▶ Task to complete
Would you quote the material below in full and unchanged?

>> START Supplied records

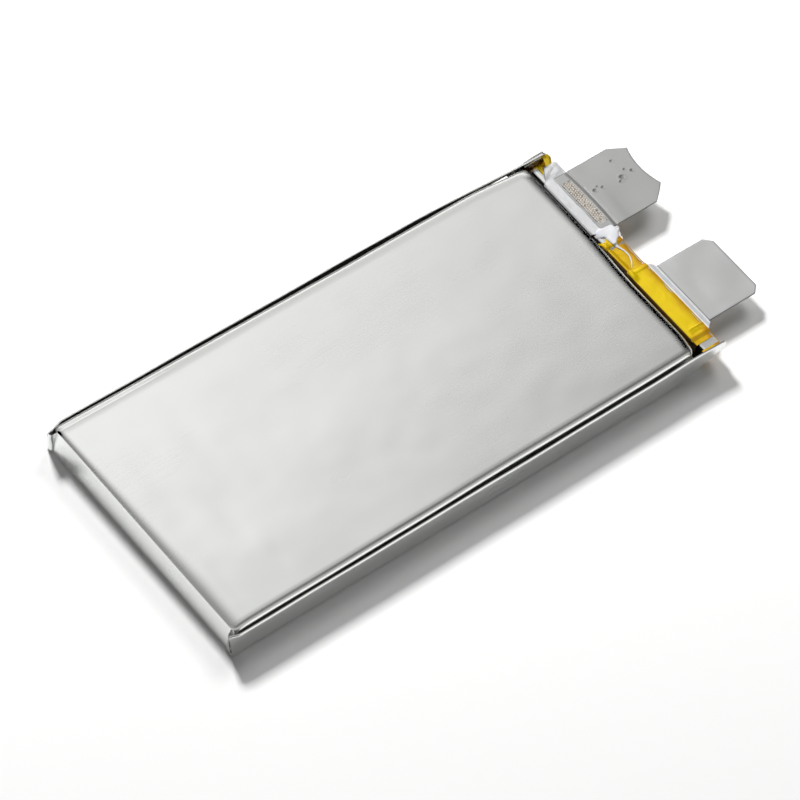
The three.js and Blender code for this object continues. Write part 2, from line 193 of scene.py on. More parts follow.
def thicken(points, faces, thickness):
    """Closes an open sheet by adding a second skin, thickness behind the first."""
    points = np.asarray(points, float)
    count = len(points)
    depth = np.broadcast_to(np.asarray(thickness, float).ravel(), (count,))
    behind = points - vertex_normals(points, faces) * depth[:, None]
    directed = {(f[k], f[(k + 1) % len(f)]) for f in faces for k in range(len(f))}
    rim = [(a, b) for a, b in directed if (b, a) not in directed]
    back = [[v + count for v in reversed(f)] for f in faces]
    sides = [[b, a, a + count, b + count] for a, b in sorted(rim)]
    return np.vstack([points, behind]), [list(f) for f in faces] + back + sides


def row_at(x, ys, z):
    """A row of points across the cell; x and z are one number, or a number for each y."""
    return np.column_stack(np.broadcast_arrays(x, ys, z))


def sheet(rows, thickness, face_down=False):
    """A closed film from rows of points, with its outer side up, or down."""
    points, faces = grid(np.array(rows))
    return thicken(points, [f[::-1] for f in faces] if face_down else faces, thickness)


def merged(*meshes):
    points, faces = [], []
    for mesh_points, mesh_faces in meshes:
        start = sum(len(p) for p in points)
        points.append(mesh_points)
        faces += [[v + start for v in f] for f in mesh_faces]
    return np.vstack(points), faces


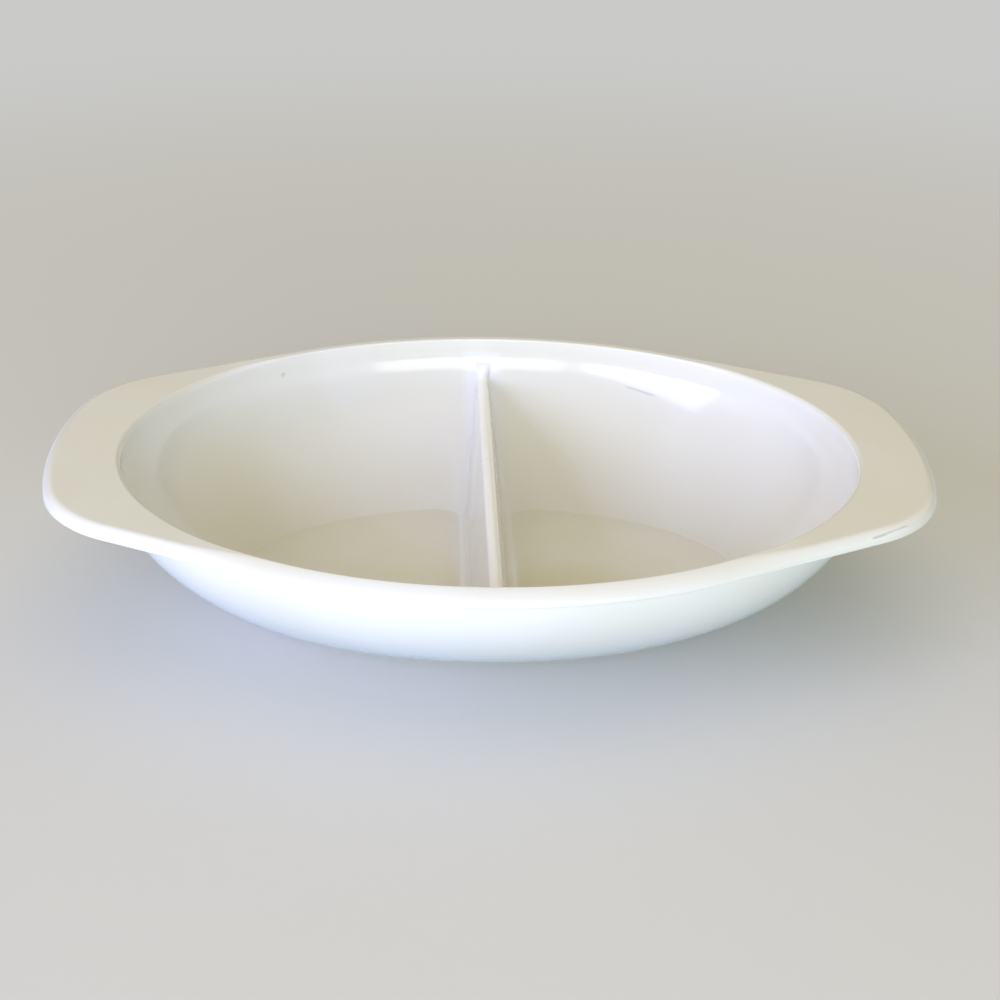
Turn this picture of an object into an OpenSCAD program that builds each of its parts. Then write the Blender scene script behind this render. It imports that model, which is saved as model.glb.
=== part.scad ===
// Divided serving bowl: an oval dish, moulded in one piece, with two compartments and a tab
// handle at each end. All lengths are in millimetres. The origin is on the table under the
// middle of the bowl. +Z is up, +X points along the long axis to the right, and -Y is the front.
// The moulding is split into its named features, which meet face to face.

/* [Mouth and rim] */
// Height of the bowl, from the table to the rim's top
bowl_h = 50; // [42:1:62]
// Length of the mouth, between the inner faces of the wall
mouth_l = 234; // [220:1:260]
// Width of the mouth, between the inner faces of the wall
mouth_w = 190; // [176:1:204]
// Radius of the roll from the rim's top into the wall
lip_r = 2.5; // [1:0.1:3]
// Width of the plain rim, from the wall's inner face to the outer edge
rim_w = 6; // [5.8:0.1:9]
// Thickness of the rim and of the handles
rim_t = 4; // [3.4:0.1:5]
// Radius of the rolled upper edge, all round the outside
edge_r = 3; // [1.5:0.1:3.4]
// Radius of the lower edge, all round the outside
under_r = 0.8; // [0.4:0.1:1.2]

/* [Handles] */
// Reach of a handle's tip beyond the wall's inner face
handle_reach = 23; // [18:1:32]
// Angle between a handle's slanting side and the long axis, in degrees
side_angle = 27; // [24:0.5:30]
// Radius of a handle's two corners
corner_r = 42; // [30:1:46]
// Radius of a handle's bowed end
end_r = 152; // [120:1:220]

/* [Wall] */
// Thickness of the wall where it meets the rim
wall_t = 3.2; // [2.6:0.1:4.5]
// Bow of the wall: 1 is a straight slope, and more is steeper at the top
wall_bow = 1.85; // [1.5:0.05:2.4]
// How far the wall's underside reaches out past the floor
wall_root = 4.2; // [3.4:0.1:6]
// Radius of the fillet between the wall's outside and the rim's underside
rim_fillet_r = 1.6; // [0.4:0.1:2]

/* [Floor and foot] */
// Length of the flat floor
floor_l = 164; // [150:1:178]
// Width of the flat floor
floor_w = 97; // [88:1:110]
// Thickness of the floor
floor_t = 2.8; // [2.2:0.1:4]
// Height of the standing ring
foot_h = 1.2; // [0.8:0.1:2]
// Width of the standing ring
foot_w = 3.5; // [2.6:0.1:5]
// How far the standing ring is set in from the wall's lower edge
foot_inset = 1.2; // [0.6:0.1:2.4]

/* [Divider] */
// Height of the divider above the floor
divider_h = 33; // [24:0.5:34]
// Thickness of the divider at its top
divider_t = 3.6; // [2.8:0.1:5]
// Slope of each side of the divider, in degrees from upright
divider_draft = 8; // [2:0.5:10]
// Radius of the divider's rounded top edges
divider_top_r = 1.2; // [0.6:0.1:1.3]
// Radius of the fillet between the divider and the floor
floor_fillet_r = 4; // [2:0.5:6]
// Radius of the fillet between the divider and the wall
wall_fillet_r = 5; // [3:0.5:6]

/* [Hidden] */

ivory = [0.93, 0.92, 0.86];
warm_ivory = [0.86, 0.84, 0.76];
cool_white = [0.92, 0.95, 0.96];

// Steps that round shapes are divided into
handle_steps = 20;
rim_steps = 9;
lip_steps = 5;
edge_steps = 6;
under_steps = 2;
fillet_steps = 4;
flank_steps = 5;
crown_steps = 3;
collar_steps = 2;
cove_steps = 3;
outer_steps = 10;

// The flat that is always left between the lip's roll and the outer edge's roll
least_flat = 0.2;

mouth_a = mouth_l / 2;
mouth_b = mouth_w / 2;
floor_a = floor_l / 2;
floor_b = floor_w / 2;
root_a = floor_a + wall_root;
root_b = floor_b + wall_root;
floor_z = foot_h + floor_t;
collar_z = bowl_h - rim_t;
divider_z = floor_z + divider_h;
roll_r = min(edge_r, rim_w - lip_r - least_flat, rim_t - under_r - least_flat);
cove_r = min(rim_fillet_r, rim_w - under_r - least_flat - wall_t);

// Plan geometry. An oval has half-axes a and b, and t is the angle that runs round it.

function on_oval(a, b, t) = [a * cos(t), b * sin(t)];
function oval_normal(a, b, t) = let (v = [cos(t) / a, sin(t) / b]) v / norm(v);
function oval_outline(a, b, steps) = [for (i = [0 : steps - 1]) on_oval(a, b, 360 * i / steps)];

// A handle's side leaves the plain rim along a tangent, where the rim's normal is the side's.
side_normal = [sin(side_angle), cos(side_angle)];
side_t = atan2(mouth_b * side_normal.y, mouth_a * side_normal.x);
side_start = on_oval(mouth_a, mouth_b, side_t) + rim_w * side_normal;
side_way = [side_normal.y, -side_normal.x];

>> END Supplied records

▶ Answer to this task
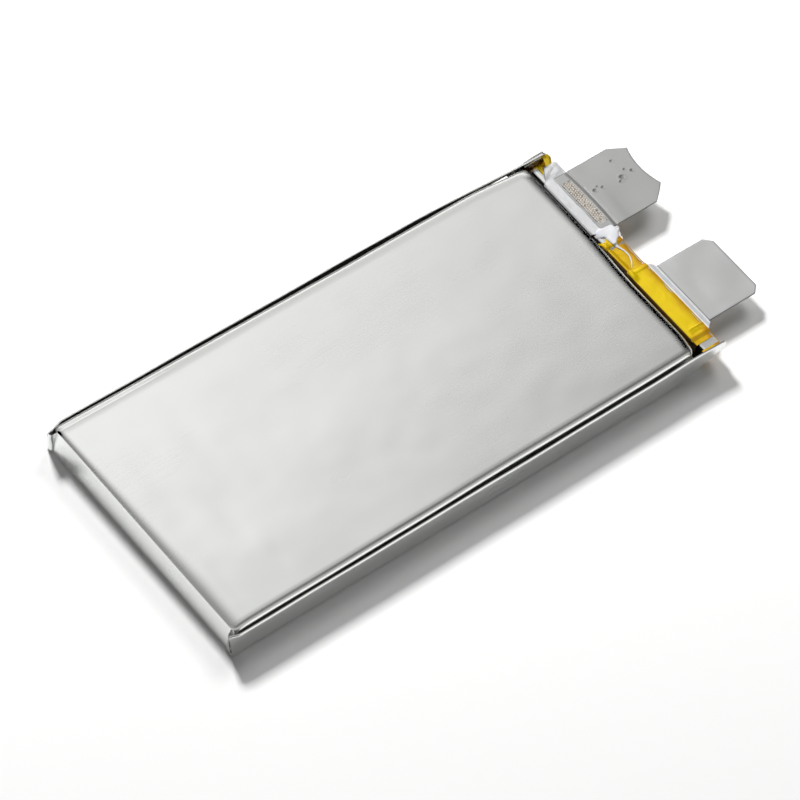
The three.js and Blender code for this object continues. Write part 2, from line 193 of scene.py on. More parts follow.
def thicken(points, faces, thickness):
    """Closes an open sheet by adding a second skin, thickness behind the first."""
    points = np.asarray(points, float)
    count = len(points)
    depth = np.broadcast_to(np.asarray(thickness, float).ravel(), (count,))
    behind = points - vertex_normals(points, faces) * depth[:, None]
    directed = {(f[k], f[(k + 1) % len(f)]) for f in faces for k in range(len(f))}
    rim = [(a, b) for a, b in directed if (b, a) not in directed]
    back = [[v + count for v in reversed(f)] for f in faces]
    sides = [[b, a, a + count, b + count] for a, b in sorted(rim)]
    return np.vstack([points, behind]), [list(f) for f in faces] + back + sides


def row_at(x, ys, z):
    """A row of points across the cell; x and z are one number, or a number for each y."""
    return np.column_stack(np.broadcast_arrays(x, ys, z))


def sheet(rows, thickness, face_down=False):
    """A closed film from rows of points, with its outer side up, or down."""
    points, faces = grid(np.array(rows))
    return thicken(points, [f[::-1] for f in faces] if face_down else faces, thickness)


def merged(*meshes):
    points, faces = [], []
    for mesh_points, mesh_faces in meshes:
        start = sum(len(p) for p in points)
        points.append(mesh_points)
        faces += [[v + start for v in f] for f in mesh_faces]
    return np.vstack(points), faces


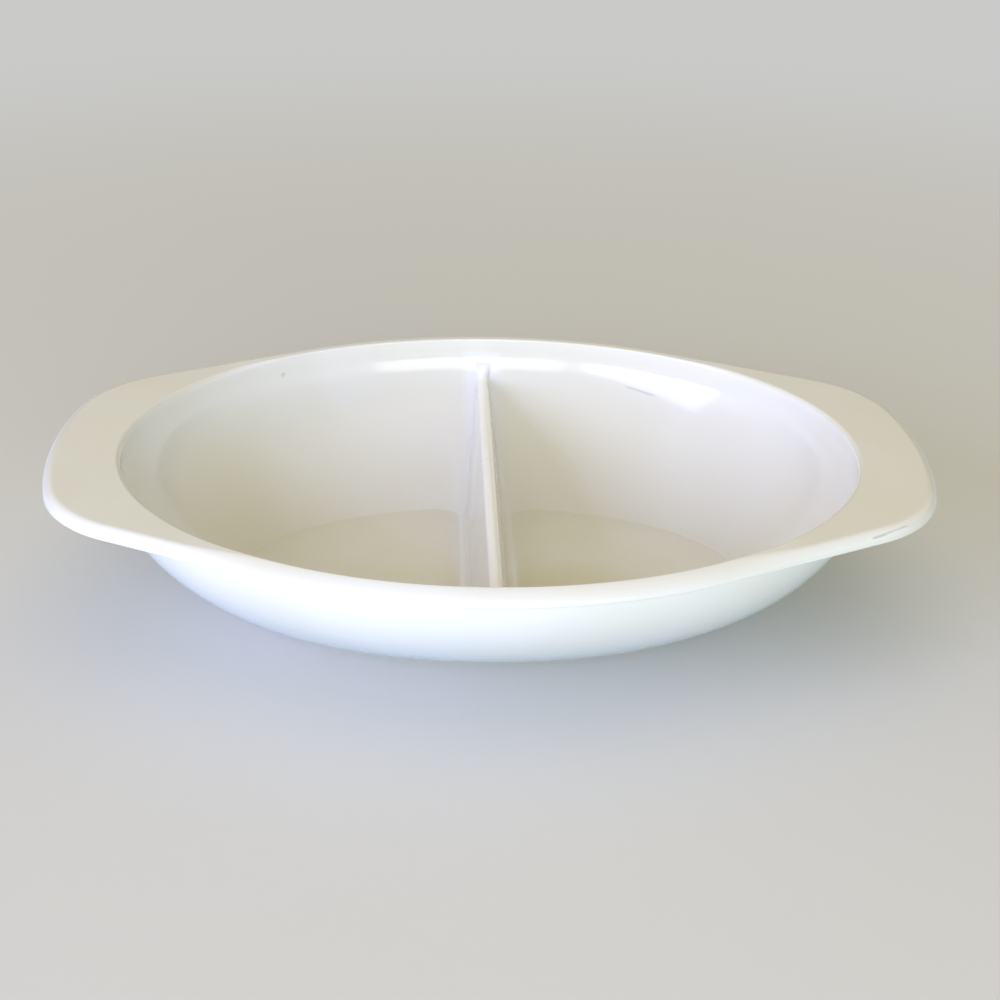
Turn this picture of an object into an OpenSCAD program that builds each of its parts. Then write the Blender scene script behind this render. It imports that model, which is saved as model.glb.
=== part.scad ===
// Divided serving bowl: an oval dish, moulded in one piece, with two compartments and a tab
// handle at each end. All lengths are in millimetres. The origin is on the table under the
// middle of the bowl. +Z is up, +X points along the long axis to the right, and -Y is the front.
// The moulding is split into its named features, which meet face to face.

/* [Mouth and rim] */
// Height of the bowl, from the table to the rim's top
bowl_h = 50; // [42:1:62]
// Length of the mouth, between the inner faces of the wall
mouth_l = 234; // [220:1:260]
// Width of the mouth, between the inner faces of the wall
mouth_w = 190; // [176:1:204]
// Radius of the roll from the rim's top into the wall
lip_r = 2.5; // [1:0.1:3]
// Width of the plain rim, from the wall's inner face to the outer edge
rim_w = 6; // [5.8:0.1:9]
// Thickness of the rim and of the handles
rim_t = 4; // [3.4:0.1:5]
// Radius of the rolled upper edge, all round the outside
edge_r = 3; // [1.5:0.1:3.4]
// Radius of the lower edge, all round the outside
under_r = 0.8; // [0.4:0.1:1.2]

/* [Handles] */
// Reach of a handle's tip beyond the wall's inner face
handle_reach = 23; // [18:1:32]
// Angle between a handle's slanting side and the long axis, in degrees
side_angle = 27; // [24:0.5:30]
// Radius of a handle's two corners
corner_r = 42; // [30:1:46]
// Radius of a handle's bowed end
end_r = 152; // [120:1:220]

/* [Wall] */
// Thickness of the wall where it meets the rim
wall_t = 3.2; // [2.6:0.1:4.5]
// Bow of the wall: 1 is a straight slope, and more is steeper at the top
wall_bow = 1.85; // [1.5:0.05:2.4]
// How far the wall's underside reaches out past the floor
wall_root = 4.2; // [3.4:0.1:6]
// Radius of the fillet between the wall's outside and the rim's underside
rim_fillet_r = 1.6; // [0.4:0.1:2]

/* [Floor and foot] */
// Length of the flat floor
floor_l = 164; // [150:1:178]
// Width of the flat floor
floor_w = 97; // [88:1:110]
// Thickness of the floor
floor_t = 2.8; // [2.2:0.1:4]
// Height of the standing ring
foot_h = 1.2; // [0.8:0.1:2]
// Width of the standing ring
foot_w = 3.5; // [2.6:0.1:5]
// How far the standing ring is set in from the wall's lower edge
foot_inset = 1.2; // [0.6:0.1:2.4]

/* [Divider] */
// Height of the divider above the floor
divider_h = 33; // [24:0.5:34]
// Thickness of the divider at its top
divider_t = 3.6; // [2.8:0.1:5]
// Slope of each side of the divider, in degrees from upright
divider_draft = 8; // [2:0.5:10]
// Radius of the divider's rounded top edges
divider_top_r = 1.2; // [0.6:0.1:1.3]
// Radius of the fillet between the divider and the floor
floor_fillet_r = 4; // [2:0.5:6]
// Radius of the fillet between the divider and the wall
wall_fillet_r = 5; // [3:0.5:6]

/* [Hidden] */

ivory = [0.93, 0.92, 0.86];
warm_ivory = [0.86, 0.84, 0.76];
cool_white = [0.92, 0.95, 0.96];

// Steps that round shapes are divided into
handle_steps = 20;
rim_steps = 9;
lip_steps = 5;
edge_steps = 6;
under_steps = 2;
fillet_steps = 4;
flank_steps = 5;
crown_steps = 3;
collar_steps = 2;
cove_steps = 3;
outer_steps = 10;

// The flat that is always left between the lip's roll and the outer edge's roll
least_flat = 0.2;

mouth_a = mouth_l / 2;
mouth_b = mouth_w / 2;
floor_a = floor_l / 2;
floor_b = floor_w / 2;
root_a = floor_a + wall_root;
root_b = floor_b + wall_root;
floor_z = foot_h + floor_t;
collar_z = bowl_h - rim_t;
divider_z = floor_z + divider_h;
roll_r = min(edge_r, rim_w - lip_r - least_flat, rim_t - under_r - least_flat);
cove_r = min(rim_fillet_r, rim_w - under_r - least_flat - wall_t);

// Plan geometry. An oval has half-axes a and b, and t is the angle that runs round it.

function on_oval(a, b, t) = [a * cos(t), b * sin(t)];
function oval_normal(a, b, t) = let (v = [cos(t) / a, sin(t) / b]) v / norm(v);
function oval_outline(a, b, steps) = [for (i = [0 : steps - 1]) on_oval(a, b, 360 * i / steps)];

// A handle's side leaves the plain rim along a tangent, where the rim's normal is the side's.
side_normal = [sin(side_angle), cos(side_angle)];
side_t = atan2(mouth_b * side_normal.y, mouth_a * side_normal.x);
side_start = on_oval(mouth_a, mouth_b, side_t) + rim_w * side_normal;
side_way = [side_normal.y, -side_normal.x];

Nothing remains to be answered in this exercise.